**Extracted records**
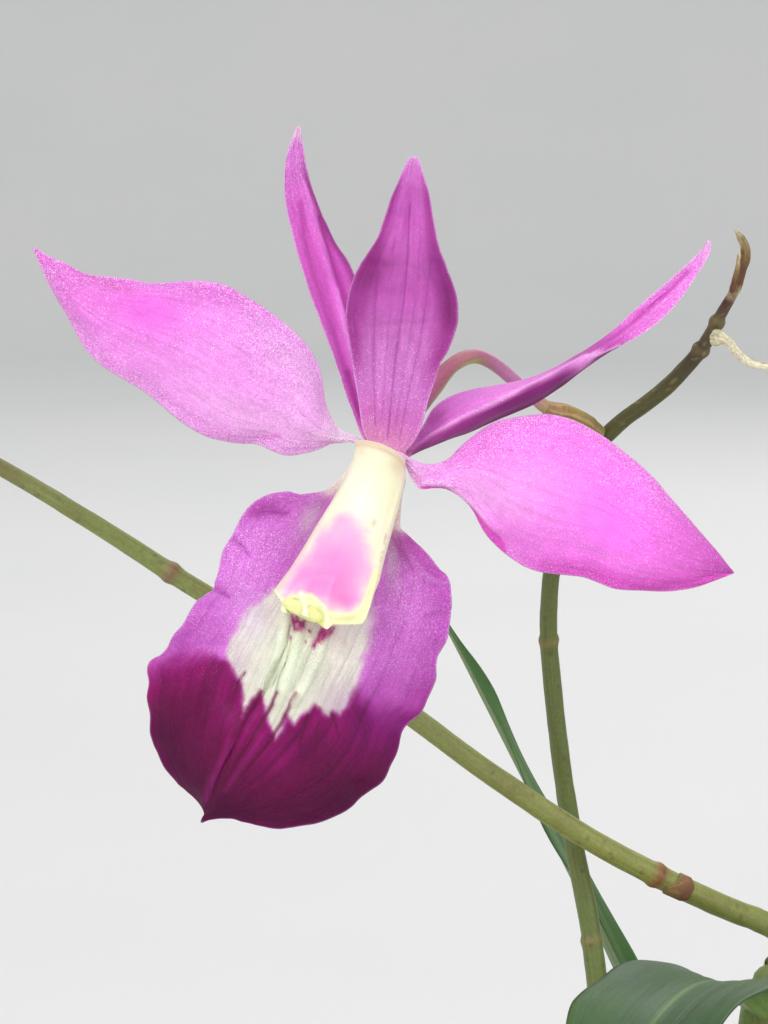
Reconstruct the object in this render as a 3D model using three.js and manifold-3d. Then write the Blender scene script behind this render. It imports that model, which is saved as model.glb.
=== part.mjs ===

---

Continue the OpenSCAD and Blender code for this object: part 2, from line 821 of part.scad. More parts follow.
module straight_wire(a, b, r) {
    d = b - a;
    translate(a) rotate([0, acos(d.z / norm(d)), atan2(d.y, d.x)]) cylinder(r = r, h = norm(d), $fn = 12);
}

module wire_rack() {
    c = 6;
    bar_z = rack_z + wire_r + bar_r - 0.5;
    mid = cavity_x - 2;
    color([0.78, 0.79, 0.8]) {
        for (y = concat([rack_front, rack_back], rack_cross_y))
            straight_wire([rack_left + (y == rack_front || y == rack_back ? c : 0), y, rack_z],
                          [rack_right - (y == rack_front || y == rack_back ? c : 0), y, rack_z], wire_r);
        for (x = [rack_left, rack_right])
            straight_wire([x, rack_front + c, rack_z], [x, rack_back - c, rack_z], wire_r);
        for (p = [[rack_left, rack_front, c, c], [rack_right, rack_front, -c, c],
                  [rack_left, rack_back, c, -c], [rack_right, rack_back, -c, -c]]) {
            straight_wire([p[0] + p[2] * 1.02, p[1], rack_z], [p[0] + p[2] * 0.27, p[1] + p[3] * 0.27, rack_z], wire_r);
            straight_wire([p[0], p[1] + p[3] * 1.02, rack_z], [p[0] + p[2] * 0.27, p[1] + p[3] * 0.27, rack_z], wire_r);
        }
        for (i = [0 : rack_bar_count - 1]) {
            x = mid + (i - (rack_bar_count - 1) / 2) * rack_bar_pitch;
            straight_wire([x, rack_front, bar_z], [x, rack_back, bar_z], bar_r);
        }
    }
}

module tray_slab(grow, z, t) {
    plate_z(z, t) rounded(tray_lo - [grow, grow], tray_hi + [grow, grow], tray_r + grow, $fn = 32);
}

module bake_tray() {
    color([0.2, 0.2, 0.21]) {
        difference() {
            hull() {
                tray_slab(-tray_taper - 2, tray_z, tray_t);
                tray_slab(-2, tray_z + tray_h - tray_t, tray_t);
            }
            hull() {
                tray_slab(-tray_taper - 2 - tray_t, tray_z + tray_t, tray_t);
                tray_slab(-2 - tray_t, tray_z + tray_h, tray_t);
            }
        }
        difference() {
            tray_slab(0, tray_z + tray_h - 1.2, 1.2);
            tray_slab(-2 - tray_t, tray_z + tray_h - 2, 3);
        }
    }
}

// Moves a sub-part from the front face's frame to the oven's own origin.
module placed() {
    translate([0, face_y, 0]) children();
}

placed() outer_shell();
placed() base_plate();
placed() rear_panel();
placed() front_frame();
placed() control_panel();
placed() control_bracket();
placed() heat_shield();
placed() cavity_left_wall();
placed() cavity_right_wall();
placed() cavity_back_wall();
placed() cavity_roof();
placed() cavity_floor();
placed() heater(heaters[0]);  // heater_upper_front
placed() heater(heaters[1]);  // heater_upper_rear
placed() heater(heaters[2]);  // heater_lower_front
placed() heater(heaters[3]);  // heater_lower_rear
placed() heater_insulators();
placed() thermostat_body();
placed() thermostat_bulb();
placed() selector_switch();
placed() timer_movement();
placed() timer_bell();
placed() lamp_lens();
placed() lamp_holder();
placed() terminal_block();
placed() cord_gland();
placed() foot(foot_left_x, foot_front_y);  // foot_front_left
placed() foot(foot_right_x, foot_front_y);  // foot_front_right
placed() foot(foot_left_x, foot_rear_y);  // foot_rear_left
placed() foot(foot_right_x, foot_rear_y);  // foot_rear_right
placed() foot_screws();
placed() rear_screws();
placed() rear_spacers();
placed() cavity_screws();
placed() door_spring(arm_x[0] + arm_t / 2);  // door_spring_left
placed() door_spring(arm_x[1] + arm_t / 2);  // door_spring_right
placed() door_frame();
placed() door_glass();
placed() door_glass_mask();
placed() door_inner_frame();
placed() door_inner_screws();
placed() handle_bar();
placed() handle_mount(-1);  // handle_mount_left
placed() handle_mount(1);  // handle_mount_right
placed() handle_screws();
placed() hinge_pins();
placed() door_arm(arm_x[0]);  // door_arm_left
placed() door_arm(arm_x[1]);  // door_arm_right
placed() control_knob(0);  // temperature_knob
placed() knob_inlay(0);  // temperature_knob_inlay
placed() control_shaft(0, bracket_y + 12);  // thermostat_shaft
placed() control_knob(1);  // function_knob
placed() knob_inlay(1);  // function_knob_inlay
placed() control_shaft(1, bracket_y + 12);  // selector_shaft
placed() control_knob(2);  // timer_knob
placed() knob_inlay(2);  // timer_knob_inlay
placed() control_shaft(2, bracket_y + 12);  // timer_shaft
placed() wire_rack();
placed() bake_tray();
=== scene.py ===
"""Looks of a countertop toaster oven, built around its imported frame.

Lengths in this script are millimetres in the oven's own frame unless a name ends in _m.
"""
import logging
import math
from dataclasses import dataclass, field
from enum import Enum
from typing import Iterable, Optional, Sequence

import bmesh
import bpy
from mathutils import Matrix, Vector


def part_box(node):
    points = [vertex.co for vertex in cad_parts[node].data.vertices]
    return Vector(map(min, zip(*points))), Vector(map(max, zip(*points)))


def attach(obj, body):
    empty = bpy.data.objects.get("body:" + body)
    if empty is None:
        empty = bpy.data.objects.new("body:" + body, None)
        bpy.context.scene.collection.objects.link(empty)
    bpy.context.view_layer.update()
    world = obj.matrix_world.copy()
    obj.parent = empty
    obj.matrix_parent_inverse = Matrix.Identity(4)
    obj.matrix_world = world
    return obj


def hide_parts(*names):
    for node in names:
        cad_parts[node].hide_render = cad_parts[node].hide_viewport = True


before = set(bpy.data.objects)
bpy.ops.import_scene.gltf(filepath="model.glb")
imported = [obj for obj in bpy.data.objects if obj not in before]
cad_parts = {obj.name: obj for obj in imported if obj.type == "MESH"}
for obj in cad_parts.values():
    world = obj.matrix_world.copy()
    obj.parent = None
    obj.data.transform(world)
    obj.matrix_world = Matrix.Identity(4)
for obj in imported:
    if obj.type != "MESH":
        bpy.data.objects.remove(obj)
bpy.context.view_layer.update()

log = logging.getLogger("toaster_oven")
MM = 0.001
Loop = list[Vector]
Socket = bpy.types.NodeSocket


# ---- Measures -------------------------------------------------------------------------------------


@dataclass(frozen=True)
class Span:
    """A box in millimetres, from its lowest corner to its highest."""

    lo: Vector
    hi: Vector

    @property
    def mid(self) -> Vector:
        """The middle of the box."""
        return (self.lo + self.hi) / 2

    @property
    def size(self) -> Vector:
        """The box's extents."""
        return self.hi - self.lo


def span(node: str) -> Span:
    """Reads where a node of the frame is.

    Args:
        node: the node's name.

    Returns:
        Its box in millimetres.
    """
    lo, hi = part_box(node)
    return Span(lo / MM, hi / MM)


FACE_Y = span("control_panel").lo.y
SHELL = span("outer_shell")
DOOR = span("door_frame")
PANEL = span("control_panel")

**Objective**
Show the lines of the records that contain the word "Blender".

**Answer to the exercise**
Reconstruct the object in this render as a 3D model using three.js and manifold-3d. Then write the Blender scene script behind this render. It imports that model, which is saved as model.glb.
Continue the OpenSCAD and Blender code for this object: part 2, from line 821 of part.scad. More parts follow.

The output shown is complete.